The country station at Weybourne makes for a delightful halfway point on the line, as well as housing the locomotive and carriage restoration centre. A short walk down a hedge-lined country lane brings you into the village and the Ship, a charming pub with three sea-themed dining areas and a bar serving between six and 10 ales, mostly from local breweries such as Grain, Humpty Dumpty and Winter’s (The Street; 01263 588721; www.shipinnweybourne.co.uk).

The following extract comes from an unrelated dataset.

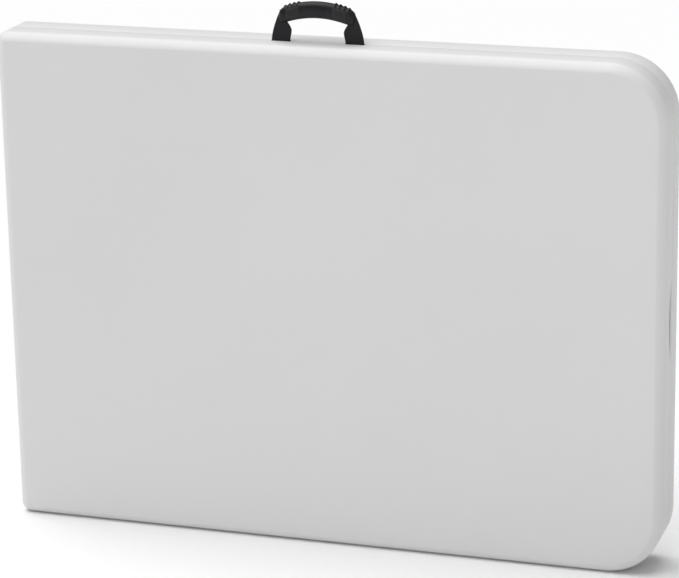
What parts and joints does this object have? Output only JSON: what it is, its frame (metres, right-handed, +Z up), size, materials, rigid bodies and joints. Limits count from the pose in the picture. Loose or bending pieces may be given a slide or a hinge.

The train line runs locomotives that would have been built and run by different companies in various parts of the country, including the Great Western Railway, the London Midland and Scottish Railway, as well as engines built by the nationalised post-war British Railways. (The loco pictured is Great western 56XX.) In the era of the “Big Four” private companies, the line was owned by the London and North Eastern Railway and the flagship locomotive of the line is appropriately LNER B12 4-6-0 – 8572. In its current LNER apple green livery, if seen carrying a train of LNER teak coaches, you couldn’t be blamed for thinking it might be the Flying Scotsman, if not the famous engine’s younger brother.

Ship Inn Weybourne

The line ends at Holt, a country station a bus ride away from the picturesque Georgian market town. In the town centre, the Kings Head is a Grade II-listed building with up to 14 ales on offer, including Woodforde’s Wherry, Adnams  Southwold Bitter and Broadside as well as an ever changing selection of guest beers. Accommodation is available and chef Adam Chapman offers acclaimed local dishes, with several vegetarian options. It’s good place to stay, enjoy some good beer and a meal before making the return journey to Norwich.